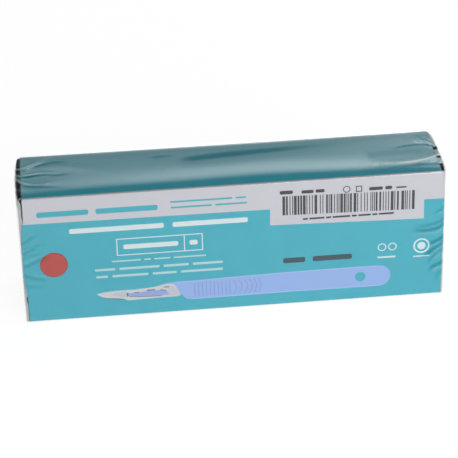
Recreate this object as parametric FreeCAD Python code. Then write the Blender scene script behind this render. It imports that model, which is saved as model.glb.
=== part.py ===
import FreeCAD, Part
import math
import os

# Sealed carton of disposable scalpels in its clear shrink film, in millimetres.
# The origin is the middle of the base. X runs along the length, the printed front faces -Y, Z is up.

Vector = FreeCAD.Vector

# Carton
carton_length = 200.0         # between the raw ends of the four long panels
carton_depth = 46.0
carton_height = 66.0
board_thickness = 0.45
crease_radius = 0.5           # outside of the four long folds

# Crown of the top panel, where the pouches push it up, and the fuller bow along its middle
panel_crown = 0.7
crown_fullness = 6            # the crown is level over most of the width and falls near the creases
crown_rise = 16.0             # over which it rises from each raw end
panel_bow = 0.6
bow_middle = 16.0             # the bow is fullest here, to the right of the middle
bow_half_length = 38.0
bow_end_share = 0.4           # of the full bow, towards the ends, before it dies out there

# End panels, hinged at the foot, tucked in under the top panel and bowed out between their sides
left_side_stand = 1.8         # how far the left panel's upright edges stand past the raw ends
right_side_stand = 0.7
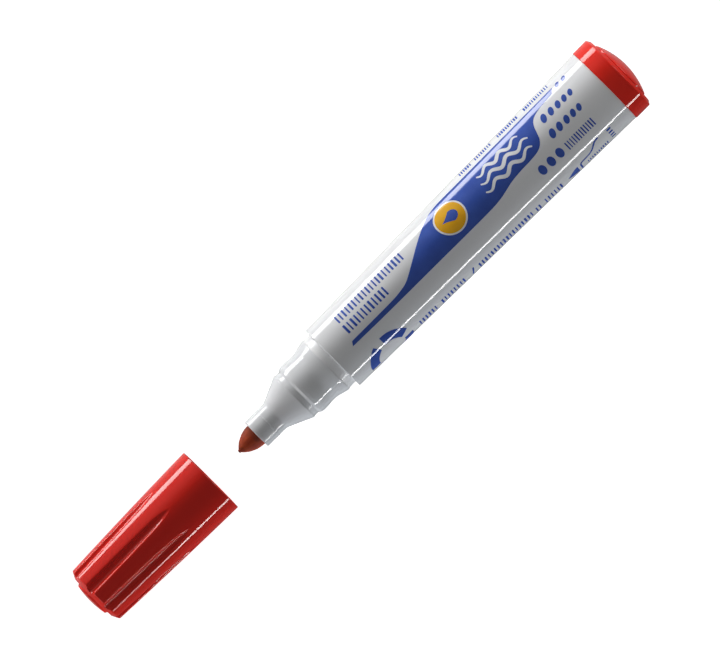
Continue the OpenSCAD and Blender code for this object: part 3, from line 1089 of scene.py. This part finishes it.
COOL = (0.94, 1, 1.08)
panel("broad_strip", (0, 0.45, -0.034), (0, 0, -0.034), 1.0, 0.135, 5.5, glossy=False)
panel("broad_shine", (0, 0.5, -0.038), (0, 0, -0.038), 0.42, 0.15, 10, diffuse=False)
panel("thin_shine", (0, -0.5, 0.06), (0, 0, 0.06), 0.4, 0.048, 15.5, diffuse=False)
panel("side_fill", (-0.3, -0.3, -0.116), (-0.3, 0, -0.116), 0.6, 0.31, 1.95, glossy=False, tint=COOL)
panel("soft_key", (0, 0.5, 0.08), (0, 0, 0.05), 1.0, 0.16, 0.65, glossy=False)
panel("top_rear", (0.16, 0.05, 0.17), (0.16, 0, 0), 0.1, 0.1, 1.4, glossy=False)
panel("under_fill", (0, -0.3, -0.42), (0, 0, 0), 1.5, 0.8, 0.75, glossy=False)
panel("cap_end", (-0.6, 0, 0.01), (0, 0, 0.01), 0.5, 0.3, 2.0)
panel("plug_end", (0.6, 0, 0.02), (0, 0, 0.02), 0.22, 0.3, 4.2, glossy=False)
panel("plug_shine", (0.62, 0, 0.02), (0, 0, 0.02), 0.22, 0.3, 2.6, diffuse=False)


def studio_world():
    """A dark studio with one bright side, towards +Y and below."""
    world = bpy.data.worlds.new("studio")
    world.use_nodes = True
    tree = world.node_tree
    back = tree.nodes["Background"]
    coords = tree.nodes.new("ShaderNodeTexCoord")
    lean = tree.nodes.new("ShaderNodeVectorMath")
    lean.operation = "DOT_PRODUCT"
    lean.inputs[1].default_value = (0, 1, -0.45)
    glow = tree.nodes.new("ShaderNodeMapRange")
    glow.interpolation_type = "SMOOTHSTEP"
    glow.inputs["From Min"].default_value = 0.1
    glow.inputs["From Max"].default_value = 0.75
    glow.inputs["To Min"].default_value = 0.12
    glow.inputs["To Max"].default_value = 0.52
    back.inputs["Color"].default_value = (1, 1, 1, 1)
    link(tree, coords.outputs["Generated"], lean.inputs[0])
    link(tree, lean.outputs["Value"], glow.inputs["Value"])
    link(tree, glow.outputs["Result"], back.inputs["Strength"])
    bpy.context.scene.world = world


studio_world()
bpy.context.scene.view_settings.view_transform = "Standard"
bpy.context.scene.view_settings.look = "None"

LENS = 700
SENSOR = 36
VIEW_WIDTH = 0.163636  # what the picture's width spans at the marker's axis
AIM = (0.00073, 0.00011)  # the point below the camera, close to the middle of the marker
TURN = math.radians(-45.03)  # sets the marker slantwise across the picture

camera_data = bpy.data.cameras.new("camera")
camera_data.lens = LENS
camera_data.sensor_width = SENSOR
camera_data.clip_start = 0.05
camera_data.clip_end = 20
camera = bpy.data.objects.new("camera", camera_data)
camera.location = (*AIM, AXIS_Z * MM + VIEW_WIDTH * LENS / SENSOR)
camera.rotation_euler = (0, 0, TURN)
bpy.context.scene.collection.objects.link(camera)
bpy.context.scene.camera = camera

··········

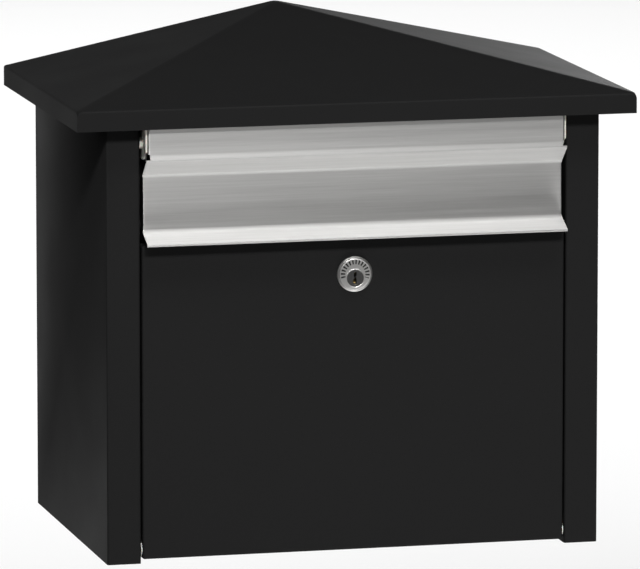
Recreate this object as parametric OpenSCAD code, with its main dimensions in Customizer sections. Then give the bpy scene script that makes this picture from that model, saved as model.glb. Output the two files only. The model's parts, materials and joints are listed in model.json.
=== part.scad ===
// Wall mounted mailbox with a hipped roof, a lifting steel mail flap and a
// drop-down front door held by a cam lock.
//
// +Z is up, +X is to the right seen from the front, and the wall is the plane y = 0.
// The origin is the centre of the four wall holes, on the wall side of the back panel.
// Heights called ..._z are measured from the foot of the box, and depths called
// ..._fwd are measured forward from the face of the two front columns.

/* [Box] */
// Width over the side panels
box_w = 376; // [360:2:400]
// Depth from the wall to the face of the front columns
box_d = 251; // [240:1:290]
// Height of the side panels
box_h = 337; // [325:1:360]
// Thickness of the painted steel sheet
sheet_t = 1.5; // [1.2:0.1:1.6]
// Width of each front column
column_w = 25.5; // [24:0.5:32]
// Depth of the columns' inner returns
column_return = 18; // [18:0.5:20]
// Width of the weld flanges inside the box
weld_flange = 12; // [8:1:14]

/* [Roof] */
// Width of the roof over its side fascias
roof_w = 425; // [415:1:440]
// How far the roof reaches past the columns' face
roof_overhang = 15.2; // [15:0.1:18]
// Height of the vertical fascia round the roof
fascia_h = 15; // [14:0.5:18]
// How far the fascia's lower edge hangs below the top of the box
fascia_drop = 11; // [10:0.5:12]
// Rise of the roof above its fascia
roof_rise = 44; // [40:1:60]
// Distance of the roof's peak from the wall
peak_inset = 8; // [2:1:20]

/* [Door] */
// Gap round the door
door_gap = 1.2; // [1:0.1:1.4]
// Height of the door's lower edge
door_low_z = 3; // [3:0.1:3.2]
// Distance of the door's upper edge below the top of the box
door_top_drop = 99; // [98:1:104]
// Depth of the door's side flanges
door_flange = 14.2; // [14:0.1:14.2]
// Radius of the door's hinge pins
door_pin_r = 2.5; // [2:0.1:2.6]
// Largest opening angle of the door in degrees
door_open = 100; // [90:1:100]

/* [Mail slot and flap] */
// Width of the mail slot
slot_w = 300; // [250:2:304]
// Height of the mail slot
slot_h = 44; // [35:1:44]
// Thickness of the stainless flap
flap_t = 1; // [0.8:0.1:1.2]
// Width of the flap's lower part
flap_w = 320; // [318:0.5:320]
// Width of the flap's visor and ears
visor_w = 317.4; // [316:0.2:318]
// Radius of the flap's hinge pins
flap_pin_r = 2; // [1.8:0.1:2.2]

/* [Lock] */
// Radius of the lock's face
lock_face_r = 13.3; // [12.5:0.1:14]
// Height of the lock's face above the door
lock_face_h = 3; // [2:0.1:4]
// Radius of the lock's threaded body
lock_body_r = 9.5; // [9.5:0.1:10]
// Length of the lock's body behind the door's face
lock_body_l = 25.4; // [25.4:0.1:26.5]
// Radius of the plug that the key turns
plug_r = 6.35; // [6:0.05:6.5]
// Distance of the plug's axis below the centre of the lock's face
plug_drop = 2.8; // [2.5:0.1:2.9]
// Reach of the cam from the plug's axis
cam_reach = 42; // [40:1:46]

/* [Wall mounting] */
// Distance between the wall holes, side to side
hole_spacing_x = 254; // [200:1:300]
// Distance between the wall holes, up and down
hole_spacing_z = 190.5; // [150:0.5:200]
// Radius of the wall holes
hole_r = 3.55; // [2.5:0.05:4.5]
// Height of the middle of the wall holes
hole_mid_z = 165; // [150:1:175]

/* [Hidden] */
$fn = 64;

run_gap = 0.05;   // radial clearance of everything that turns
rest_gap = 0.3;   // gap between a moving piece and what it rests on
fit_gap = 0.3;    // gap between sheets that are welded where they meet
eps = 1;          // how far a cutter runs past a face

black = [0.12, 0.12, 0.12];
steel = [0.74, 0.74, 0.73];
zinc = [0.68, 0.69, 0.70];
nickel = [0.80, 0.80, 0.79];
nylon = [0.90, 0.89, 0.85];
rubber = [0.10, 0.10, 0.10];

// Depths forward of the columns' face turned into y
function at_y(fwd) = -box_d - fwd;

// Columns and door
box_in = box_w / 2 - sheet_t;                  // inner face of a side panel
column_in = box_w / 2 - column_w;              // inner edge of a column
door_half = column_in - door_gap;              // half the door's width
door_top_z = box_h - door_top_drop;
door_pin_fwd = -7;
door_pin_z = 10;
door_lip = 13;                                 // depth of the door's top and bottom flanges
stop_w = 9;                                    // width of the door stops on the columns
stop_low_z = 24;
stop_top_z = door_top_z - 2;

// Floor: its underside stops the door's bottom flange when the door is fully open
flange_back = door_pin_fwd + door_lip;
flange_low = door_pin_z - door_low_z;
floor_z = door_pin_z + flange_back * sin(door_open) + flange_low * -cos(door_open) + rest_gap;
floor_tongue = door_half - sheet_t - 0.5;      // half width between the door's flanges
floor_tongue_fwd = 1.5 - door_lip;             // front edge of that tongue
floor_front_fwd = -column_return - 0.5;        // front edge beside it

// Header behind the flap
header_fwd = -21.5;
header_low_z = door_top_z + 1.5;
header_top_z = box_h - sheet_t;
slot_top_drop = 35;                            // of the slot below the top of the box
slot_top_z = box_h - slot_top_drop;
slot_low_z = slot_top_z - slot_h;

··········

§ Required work: Print exactly the lines from the one containing "Recreate this object as parametric FreeCAD" to the one containing "crease_radius = 0.5", both included, and nothing else.

§ Final result:
Recreate this object as parametric FreeCAD Python code. Then write the Blender scene script behind this render. It imports that model, which is saved as model.glb.
=== part.py ===
import FreeCAD, Part
import math
import os

# Sealed carton of disposable scalpels in its clear shrink film, in millimetres.
# The origin is the middle of the base. X runs along the length, the printed front faces -Y, Z is up.

Vector = FreeCAD.Vector

# Carton
carton_length = 200.0         # between the raw ends of the four long panels
carton_depth = 46.0
carton_height = 66.0
board_thickness = 0.45
crease_radius = 0.5           # outside of the four long folds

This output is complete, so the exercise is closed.